Specifications Table

Subject	Biomedical Engineering
Specific subject area	Electrophysiology; Imaging technique
Type of data	Figures
How data were acquired	Body-uterus geometry was imaged by Magnetic resonance imaging (MRI) and segmented using Amira software (Version 6.2). Electrograms and isochrone maps under deformation or electrical noise were reconstructed by Electromyometrial imaging (EMMI).
Data format	Raw computational Analyzed
Parameters for data collection	Images of uterus and abdomen were acquired using human MRI scanner from an anesthetized sheep. The sheep uterine electrograms were recorded during a surgical procedure to expose the sheep uterus [2]. Laplacian deformation algorithm was employed to simulate and generate geometrical changes under ideal elastic deformation conditions.

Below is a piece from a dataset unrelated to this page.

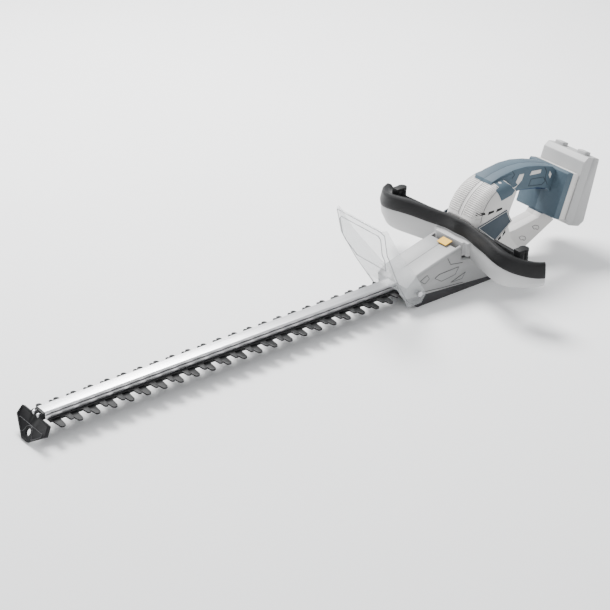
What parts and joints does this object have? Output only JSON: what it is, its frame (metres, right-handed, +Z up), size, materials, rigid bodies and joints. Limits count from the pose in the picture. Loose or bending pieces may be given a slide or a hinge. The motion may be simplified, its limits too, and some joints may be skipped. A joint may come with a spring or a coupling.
{
  "type": "cordless hedge trimmer",
  "caption": "Cordless hedge trimmer with a long double-sided sliding blade, clear hand guard, wide front handle, looped rear handle with trigger, and a slide-on battery pack.",
  "frame": {"origin": "on the floor, under the middle of the tool's length and width", "axes": "+X towards the blade tip, +Y to the tool's left side, +Z up"},
  "size_m": [0.9135, 0.331, 0.1486],
  "materials": {
    "aluminium_bar": "satin",
    "blade_steel": "dark ground steel",
    "bolt_steel": "zinc plated",
    "gear_steel": "machined",
    "black_plastic": "satin",
    "white_plastic": "fine grain",
    "grey_plastic": "fine grain",
    "dark_grey_plastic": "fine grain",
    "soft_blue_grey": "soft matt",
    "soft_black": "soft satin",
    "navy_plastic": "satin",
    "slate_badge": "satin",
    "yellow_label": "printed film",
    "clear_plastic": "clear polished",
    "pale_plastic": "fine grain",
    "board_green": "lacquered",
    "copper": "tinned",
    "cell_wrap": "shrink wrap over metal cans"
  },
  "bodies": {
    "tool": {"rail": "aluminium_bar", "blade_bolts": "bolt_steel", "tip_guard": "black_plastic", "tip_guard_screws": "bolt_steel", "gearbox_cover_left": "grey_plastic", "gearbox_cover_right": "grey_plastic", "bottom_cover": "dark_grey_plastic", "bottom_cover_screws": "bolt_steel", "gearbox_plate": "aluminium_bar", "lower_bearing": "bolt_steel", "upper_bearing": "bolt_steel", "motor_can": "gear_steel", "body_left": "white_plastic", "body_right": "white_plastic", "housing_screws": "bolt_steel", "grip_left": "soft_blue_grey", "grip_right": "soft_blue_grey", "badge_left": "slate_badge", "badge_right": "slate_badge", "control_board": "board_green", "trigger_pin": "bolt_steel", "trigger_spring": "bolt_steel", "trigger_switch": "black_plastic", "front_handle_grip": "soft_black", "front_handle_core": "dark_grey_plastic", "front_handle_shell": "grey_plastic", "lever_bracket_left": "black_plastic", "lever_bracket_right": "black_plastic", "lever_pins": "bolt_steel", "warning_label": "yellow_label", "hand_guard": "clear_plastic", "hand_guard_screws": "bolt_steel", "terminal_block": "black_plastic", "socket_contacts": "copper"},
    "upper_blade_slider": {"upper_blade": "blade_steel"},
    "lower_blade_slider": {"lower_blade": "blade_steel"},
    "gear_rotor": {"drive_gear": "gear_steel", "upper_eccentric": "gear_steel", "lower_eccentric": "gear_steel", "gear_shaft": "gear_steel"},
    "motor_rotor": {"rotor_shaft": "gear_steel", "rotor_core": "copper", "cooling_fan": "black_plastic", "motor_pinion": "gear_steel"},
    "trigger_lever": {"trigger": "navy_plastic"},
    "left_paddle": {"lever_left": "black_plastic"},
    "right_paddle": {"lever_right": "black_plastic"},
    "battery_pack": {"battery_front": "pale_plastic", "battery_back": "pale_plastic", "battery_cells": "cell_wrap"},
    "left_latch": {"latch_button_left": "pale_plastic"},
    "right_latch": {"latch_button_right": "pale_plastic"}
  },
  "joints": [
    {"name": "upper_blade_slide", "type": "slide", "parent": "tool", "child": "upper_blade_slider", "axis": [1, 0, 0], "range_m": [-0.008, 0.008]},
    {"name": "lower_blade_slide", "type": "slide", "parent": "tool", "child": "lower_blade_slider", "axis": [1, 0, 0], "range_m": [-0.008, 0.008]},
    {"name": "gear_spin", "type": "hinge", "parent": "tool", "child": "gear_rotor", "pos_m": [-0.21837, 0, 0.03], "axis": [0, 0, 1], "continuous": true},
    {"name": "rotor_spin", "type": "hinge", "parent": "tool", "child": "motor_rotor", "pos_m": [-0.25087, 0, 0.03], "axis": [0, 0, 1], "continuous": true},
    {"name": "trigger_squeeze", "type": "hinge", "parent": "tool", "child": "trigger_lever", "pos_m": [-0.37537, 0, 0.11], "axis": [0, -1, 0], "range_deg": [0, 5], "stiffness_Nm_per_rad": 0.6, "springref_deg": -17.19, "deforming": ["trigger_spring"]},
    {"name": "left_paddle_squeeze", "type": "hinge", "parent": "tool", "child": "left_paddle", "pos_m": [-0.23237, 0.124, 0.075], "axis": [0, 0, 1], "range_deg": [0, 5], "stiffness_Nm_per_rad": 0.1, "springref_deg": -11.46},
    {"name": "right_paddle_squeeze", "type": "hinge", "parent": "tool", "child": "right_paddle", "pos_m": [-0.23237, -0.124, 0.075], "axis": [0, 0, -1], "range_deg": [0, 5], "stiffness_Nm_per_rad": 0.1, "springref_deg": -11.46},
    {"name": "battery_slide", "type": "slide", "parent": "tool", "child": "battery_pack", "axis": [-0.3387, 0, 0.9409], "range_m": [0, 0.075]},
    {"name": "left_latch_press", "type": "slide", "parent": "battery_pack", "child": "left_latch", "axis": [0.3387, 0, -0.9409], "range_m": [0, 0.003], "stiffness_N_per_m": 400, "springref_m": -0.002},
    {"name": "right_latch_press", "type": "slide", "parent": "battery_pack", "child": "right_latch", "axis": [0.3387, 0, -0.9409], "range_m": [0, 0.003], "stiffness_N_per_m": 400, "springref_m": -0.002}
  ],
  "couplings": [
    {"joint": "lower_blade_slide", "follows": "upper_blade_slide", "ratio": -1},
    {"joint": "rotor_spin", "follows": "gear_spin", "ratio": -4},
    {"joint": "right_paddle_squeeze", "follows": "left_paddle_squeeze", "ratio": 1}
  ]
}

Description of data collection	MRI images of uterus and abdomen were acquired using a radial VIBE fast T1-weighted sequence from an anesthetized sheep. MRI images were segmented and rendered to uterus and body mesh. The sheep uterus was exposed surgically, and an elastic sock containing 64 or 128 sintered Ag–AgCl electrodes was slipped over the uterus to record the electrograms at a 2 kHz sampling rate using Biosemi system [2]. Gaussian and Perline noise were simulated with the SNR = 17.5 dB. Maximum body-uterus deformation ratios simulated for Type I kick, Type II kick, contraction were 0.3, 0.3, 0.14, respectively. The standard deviation of deformation distance of fetal/maternal movements is 0.67 cm.
Data source location	Washington University in St. Louis School of Medicine, St. Louis, Missouri, United States
Data accessibility	The data are available with the article.
Related research article	H. Wang, W. Wu, M. Talcott, S. Lai, R.C. McKinstry, P.K. Woodard, G.A. Macones, A.L. Schwartz, P.S. Cuculich, A.G. Cahill, Y. Wang, Accuracy of electromyometrial imaging of uterine contractions in clinical environment, Computers in biology and medicine, 116 (2020) 103543. doi:10.1016/j.compbiomed.2019.103543. [1].